Inilah persaksian setiap janin, ketika masih dalam rahim ibunya, ia telah dengan jujur mengakui keimanannya kepada Allah. Inilah makna hadits Nabi saw. Yang sangat terkenal:
“Kullu mawluudin yuuladu ‘alal fithrah (setiap bayi yang baru lahir, ia lahir dalam keadaan fitrah (maksdunya berimana kepada Allah swt).”
Hadits ini menegaskan bahwa menjadi orang beriman adalah sesuatu yang fitrah. Setiap kita sesungguhnya membutuhkan untuk menjadi orang yang beriman, sebab hanya dengan menjadi orang beriman kita akan bisa memenuhi kebutuahn jasmani maupun ruhani kita dan sekaligus akan mengantarkan kita mencapai kebahagiaan hakiki.
Sayangnya kemudian bahwa materialisme telah menyeret manusia untuk hanya menekuni kebutuhan fisiknya. Akibatnya tidak sedikit diantara kita selalu sibuk dengan hal-hal yang berupa benda. Bahkan yang lebih parah mereka berusaha untuk membendakan yang ghaib. Itulah asal-muasal munculnya matahari, patung, pohon besar dan lainya dianggap sebagai tuhan. Mereka merasa kurang puas kalau tuhan yang mereka sembah tidak nampak. Kecendrungan materialistic begitu mewarnai kehidupan kita.
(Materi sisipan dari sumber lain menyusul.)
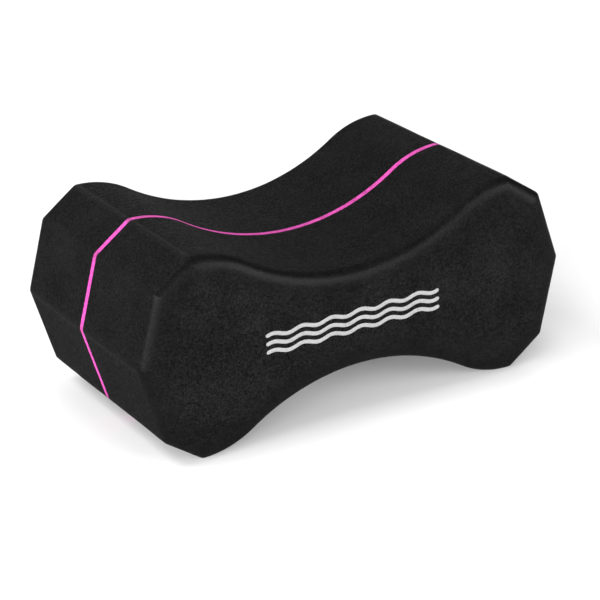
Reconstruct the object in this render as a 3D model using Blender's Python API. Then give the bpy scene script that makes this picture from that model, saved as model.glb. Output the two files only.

Sehingga semua aktifitas kita kemudian hanya dihitung dengan keuntungan-keuntungan materi. Hubungan persahabatanpun kemudian juga dibangun diatas dasar kepentingan-kepentingan yang tidak jauh dari hal-hal yang berbau materi. Kita enggan untuk melaksanakan suatu pekerjaan jika tidak ada nilai materi. Semua aktifitas kita digerakkan oleh materi. Keikhlasan yang merupakan bukti dari keimanan menjadi sesuatu yang langka. Hal ini karena kita terjebak dalam pola pikir materiaslistik. Padahal tabiat iman harus selalau berkaitan dengan yang ghaib. selama kecendrungan materialistik tetap menguasai dan diutamakan di atas segalanya, otomatis keimanan akan terkesampingkan. Dan mereka tidak akan pernah merasakan nikmatnya iman, dan itu berarati juga tidak akan pernah mendapatkan kebahagiaan yang hakiki. Dari sinilah kekeringan ruhani terjadi.
Semua orang sebenarnya ingin bahagia. Tetapi banyak dari mereka yang tidak menemukan kebahagiaan itu.
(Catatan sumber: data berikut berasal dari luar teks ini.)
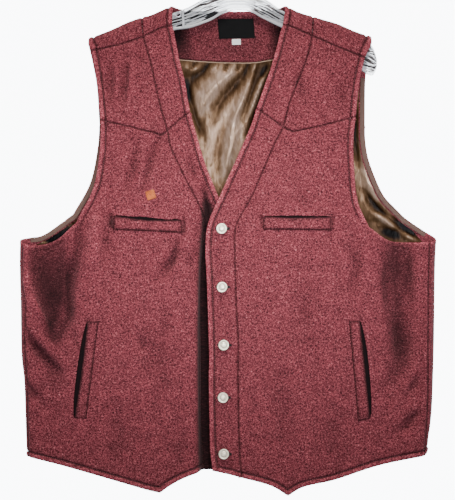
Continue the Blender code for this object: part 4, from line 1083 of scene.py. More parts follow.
def make_front(side, layer, folds, creases, fold, sign, edges):
    """The four pieces of one front, from the forward shoulder seam to the hem."""
    (forward_band, forward_yoke, yoke_band, yoke_side, neck, edge, seam_up, chest_seam,
     waist_seam, arm_up, arm, pit, side_seam, hem_band, hem) = edges
    pit, hem, side_seam = (on_roll(line, fold, sign) for line in (pit, hem, side_seam))
    split = len(yoke_side)
    inner_hem, outer_hem = hem[:split], hem[split - 1:]
    seam = join(chest_seam, waist_seam)

    upper_band = cloth_grid(forward_band, yoke_band, neck, seam_up, ("start", "end", "last"))
    piece = make_cloth(side + "_band_upper_cloth", layer, creases, upper_band, wool,
                       turned=[neck], sewn=[forward_band, yoke_band, seam_up], folds=folds)
    dress(piece, "wool", side + "_band_upper")
    hang(piece, upper_band, ["neck_band_back_cloth"], [
        make_allowance(side + "_band_allowance", layer, (), yoke_band, wool)])

    yoke = cloth_grid(forward_yoke, yoke_side[::2], seam_up, arm_up, ("start", "end", "first"))
    piece = make_cloth(side + "_front_yoke_cloth", layer, creases, yoke, wool,
                       turned=[arm_up], sewn=[forward_yoke, yoke_side, seam_up], folds=folds)
    dress(piece, "wool", side + "_front_yoke")
    hang(piece, yoke, ["back_yoke_cloth"], [
        make_allowance(side + "_shoulder_allowance", layer, (),
                       join(forward_band, forward_yoke), wool),
        make_allowance(side + "_yoke_allowance", layer, creases, yoke_side, wool)])

    band = cloth_grid(yoke_band, hem_band, edge, seam, ("start", "last"))
    piece = make_cloth(side + "_band_cloth", layer, creases, band, wool,
                       turned=[edge, hem_band], sewn=[yoke_band, seam], folds=folds)
    dress(piece, "wool", side + "_band")
    hang(piece, band, [side + "_band_upper_cloth"])

    chest = run((chest_seam[-1], arm[-1]), 14)
    divide = run((arm[-1], outer_hem[0]), 11)
    upper = cloth_grid(yoke_side, chest, chest_seam, arm, ("start", "first"),
                       "start first last", (FRONT_COLUMNS, 0))
    lower = beside(
        cloth_grid(chest, inner_hem, waist_seam, divide, ("first",), "start end first last",
                   (FRONT_COLUMNS, FRONT_ROWS)),
        cloth_grid(pit, outer_hem, divide, side_seam, ("last",), "start end last",
                   (0, FRONT_ROWS)))
    panel = stepped_grid(upper, lower)
    piece = make_cloth(side + "_front_cloth", layer, creases, panel, wool,
                       turned=[hem], armhole=[arm, pit], sewn=[yoke_side, seam, side_seam],
                       folds=folds)
    dress(piece, "wool", side + "_front")
    hang(piece, panel, [side + "_front_yoke_cloth"], [
        make_allowance(side + "_front_allowance", layer, creases, join(seam_up, seam), wool)])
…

Yang banyak terjadi adalah bahwa Allah sering dikesampingkan. Shalat diabaikan karena rapat dan lain sebagainya. Seharusnya seorang muslim waktunya diseting oleh shalat, bukan dia yang menseting shalat. Demikinlah Rasulullah dan sahabat-sahabatnya mencontohkan hal ini.
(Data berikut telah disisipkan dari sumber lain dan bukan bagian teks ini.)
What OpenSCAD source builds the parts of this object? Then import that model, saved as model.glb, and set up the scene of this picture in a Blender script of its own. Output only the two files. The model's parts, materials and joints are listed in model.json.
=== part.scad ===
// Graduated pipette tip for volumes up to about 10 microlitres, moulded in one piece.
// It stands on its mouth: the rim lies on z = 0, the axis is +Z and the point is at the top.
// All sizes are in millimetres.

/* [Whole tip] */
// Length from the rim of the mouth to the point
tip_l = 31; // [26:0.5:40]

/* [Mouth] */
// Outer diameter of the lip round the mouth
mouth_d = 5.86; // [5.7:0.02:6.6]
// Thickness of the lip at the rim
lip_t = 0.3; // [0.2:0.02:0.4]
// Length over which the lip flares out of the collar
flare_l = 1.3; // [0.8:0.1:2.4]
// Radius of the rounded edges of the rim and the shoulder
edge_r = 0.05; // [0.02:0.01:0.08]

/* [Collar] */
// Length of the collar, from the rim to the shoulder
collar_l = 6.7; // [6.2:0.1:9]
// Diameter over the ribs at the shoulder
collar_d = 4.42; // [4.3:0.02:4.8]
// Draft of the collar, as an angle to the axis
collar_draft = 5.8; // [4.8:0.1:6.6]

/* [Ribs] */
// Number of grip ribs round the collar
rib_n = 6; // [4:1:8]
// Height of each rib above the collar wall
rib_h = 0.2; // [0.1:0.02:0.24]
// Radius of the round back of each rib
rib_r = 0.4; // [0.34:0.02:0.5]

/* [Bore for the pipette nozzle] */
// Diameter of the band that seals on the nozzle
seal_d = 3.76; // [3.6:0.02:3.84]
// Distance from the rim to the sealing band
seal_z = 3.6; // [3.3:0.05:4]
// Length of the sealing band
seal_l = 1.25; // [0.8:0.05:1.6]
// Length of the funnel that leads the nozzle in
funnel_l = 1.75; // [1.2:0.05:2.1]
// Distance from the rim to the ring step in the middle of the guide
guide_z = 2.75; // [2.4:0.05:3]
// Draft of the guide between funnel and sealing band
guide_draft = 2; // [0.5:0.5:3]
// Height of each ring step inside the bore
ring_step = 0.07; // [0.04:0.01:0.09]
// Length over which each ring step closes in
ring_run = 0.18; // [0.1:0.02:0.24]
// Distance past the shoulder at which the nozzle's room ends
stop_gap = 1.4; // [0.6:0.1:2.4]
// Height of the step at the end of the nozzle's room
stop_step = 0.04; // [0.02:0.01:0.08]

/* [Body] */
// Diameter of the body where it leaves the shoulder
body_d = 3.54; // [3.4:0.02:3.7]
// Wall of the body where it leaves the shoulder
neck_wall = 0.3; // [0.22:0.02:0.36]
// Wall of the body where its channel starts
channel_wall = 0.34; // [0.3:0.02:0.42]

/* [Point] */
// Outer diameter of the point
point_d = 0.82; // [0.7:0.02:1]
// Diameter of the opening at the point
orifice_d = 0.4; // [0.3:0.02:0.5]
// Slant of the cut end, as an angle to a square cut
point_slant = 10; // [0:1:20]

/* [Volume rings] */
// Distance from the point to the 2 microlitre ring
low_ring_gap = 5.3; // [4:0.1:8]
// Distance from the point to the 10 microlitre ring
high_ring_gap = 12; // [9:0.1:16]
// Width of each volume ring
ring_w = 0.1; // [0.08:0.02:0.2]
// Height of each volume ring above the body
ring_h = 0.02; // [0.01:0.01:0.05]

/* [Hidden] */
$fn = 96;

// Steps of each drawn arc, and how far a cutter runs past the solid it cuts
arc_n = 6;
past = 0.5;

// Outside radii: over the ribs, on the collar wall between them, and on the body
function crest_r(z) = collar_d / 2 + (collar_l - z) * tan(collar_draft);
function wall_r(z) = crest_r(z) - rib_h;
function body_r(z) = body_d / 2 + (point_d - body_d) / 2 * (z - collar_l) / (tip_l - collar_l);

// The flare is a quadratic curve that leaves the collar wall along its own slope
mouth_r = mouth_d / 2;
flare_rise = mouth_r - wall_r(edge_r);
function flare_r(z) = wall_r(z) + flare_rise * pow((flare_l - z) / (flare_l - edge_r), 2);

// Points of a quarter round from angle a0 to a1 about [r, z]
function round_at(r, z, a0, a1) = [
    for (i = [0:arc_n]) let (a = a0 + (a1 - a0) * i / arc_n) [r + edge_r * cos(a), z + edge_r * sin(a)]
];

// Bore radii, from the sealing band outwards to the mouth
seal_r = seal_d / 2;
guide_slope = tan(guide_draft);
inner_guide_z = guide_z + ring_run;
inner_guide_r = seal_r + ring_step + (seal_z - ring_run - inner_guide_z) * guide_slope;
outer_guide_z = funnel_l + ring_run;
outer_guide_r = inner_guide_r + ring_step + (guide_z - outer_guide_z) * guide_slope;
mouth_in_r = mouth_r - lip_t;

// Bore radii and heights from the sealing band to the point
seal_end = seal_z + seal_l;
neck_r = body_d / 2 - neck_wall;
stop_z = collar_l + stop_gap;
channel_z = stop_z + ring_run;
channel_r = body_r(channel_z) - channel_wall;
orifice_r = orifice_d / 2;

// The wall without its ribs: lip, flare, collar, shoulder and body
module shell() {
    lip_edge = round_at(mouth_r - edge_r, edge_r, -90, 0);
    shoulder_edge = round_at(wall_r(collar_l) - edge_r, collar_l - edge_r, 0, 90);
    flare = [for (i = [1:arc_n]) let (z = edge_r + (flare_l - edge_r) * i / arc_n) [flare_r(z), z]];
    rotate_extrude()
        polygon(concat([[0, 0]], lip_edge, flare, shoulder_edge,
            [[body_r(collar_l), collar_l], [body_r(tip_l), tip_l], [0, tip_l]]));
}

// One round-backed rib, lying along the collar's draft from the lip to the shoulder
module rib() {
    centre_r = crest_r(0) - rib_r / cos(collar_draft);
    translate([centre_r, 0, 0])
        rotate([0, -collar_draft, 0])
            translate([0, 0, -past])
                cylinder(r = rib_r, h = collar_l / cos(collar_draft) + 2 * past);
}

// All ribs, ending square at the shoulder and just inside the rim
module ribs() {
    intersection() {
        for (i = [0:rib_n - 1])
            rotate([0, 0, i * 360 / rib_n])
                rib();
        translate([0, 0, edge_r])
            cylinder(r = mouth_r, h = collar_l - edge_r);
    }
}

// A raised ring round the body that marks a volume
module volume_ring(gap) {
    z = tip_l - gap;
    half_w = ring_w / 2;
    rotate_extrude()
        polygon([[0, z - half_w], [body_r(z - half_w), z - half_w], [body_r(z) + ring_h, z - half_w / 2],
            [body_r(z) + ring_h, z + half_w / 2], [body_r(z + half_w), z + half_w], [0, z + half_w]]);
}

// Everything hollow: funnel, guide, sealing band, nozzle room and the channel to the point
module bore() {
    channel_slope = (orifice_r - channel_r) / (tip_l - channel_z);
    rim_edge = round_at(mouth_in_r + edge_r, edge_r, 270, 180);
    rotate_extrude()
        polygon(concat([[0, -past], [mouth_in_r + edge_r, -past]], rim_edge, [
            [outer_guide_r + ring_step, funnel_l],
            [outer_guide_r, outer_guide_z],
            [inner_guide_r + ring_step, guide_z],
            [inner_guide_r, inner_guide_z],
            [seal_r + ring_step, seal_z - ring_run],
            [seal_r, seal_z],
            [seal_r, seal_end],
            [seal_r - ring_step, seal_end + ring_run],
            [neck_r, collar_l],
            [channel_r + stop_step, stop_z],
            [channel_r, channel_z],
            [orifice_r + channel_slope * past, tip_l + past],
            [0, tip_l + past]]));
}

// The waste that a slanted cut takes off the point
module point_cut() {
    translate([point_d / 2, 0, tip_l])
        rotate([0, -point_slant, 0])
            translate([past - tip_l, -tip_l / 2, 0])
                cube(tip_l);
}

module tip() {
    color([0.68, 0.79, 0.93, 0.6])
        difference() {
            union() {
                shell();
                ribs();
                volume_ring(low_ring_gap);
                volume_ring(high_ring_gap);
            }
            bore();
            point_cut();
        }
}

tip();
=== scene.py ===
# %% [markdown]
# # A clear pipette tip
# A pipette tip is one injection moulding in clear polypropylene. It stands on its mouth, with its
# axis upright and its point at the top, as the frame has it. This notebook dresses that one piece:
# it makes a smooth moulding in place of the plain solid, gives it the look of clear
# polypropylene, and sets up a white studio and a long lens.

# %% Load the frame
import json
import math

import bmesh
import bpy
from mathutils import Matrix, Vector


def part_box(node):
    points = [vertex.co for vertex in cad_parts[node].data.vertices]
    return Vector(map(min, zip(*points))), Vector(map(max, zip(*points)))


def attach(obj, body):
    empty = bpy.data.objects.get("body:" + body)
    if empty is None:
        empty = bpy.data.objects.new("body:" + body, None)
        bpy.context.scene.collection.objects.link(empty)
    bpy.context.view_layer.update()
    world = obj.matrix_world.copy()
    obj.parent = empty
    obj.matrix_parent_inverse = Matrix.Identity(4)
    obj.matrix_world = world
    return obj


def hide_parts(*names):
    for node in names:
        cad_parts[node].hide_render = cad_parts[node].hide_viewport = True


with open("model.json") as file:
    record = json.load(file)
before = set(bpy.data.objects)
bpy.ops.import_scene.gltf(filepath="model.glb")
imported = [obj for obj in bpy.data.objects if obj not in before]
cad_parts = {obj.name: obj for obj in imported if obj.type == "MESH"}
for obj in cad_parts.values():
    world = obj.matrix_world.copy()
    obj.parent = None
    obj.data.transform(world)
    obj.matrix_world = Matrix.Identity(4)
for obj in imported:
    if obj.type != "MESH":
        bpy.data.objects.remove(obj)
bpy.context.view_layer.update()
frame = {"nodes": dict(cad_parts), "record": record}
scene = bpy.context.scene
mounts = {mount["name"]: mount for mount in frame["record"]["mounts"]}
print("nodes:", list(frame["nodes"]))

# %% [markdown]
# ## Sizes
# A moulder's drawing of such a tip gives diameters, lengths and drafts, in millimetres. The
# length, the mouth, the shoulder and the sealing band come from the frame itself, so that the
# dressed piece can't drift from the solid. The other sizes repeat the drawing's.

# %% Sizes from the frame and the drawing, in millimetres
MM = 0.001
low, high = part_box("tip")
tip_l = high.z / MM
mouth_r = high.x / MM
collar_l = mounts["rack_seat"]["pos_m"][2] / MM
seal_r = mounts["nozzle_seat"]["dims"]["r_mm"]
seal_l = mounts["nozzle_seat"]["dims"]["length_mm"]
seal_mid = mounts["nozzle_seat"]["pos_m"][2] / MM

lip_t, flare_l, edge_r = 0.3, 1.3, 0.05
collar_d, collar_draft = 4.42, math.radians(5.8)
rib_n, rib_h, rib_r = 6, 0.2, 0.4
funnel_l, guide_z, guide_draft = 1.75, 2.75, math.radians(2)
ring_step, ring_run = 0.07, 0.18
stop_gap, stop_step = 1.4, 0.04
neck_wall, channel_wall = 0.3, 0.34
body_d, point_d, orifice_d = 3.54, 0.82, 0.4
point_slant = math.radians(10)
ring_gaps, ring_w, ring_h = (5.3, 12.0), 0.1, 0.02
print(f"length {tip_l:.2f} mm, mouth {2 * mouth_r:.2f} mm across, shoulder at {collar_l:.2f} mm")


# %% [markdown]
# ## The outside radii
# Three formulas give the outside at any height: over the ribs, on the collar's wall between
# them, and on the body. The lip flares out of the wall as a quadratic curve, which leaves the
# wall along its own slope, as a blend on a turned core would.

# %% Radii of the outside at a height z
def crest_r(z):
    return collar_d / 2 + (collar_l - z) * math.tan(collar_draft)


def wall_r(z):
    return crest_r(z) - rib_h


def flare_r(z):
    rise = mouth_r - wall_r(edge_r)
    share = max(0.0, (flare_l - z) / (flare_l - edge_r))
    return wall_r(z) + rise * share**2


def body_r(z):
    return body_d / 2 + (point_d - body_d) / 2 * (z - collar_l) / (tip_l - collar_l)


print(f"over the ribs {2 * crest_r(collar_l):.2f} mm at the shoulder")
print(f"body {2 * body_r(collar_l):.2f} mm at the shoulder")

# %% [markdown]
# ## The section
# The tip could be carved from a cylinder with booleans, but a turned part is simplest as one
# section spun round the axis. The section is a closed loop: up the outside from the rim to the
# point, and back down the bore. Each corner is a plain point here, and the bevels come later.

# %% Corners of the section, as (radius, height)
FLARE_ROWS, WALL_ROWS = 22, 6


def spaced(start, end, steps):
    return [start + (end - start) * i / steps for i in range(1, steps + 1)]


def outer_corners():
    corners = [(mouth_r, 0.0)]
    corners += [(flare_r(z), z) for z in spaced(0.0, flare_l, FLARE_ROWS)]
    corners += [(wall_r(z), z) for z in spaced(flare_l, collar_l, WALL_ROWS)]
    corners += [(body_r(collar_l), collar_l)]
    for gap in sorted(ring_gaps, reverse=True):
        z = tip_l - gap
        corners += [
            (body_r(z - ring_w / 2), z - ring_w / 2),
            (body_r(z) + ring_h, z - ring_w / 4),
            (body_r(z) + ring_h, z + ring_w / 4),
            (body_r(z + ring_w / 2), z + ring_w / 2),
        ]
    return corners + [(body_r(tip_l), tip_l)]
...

Maka selama kepatuhan kepada Allah dianggap sampingan, iman tidak akan pernah berdaya. Dan akibatnya kebahagiaan hakiki tidak bisa dicapai. Sebaliknya ketika keimanan benar-benar menggelora, lalu dibuktikan dengan kepatuhan yang jujur dan maksimal kepada Allah, maka kebahagiaan akan tercapai.
Mudah-mudahan Allah menganugrahkan kepada kita keiimanan yang sempurna, keyakinan yang benar, dan memberikan kita kekuatan untuk menjalanan semua aktifitas kita berdasarkan iman, sehingga kita bias mencapai kebahagiaan hakiki, di dunia maupun di akhirat.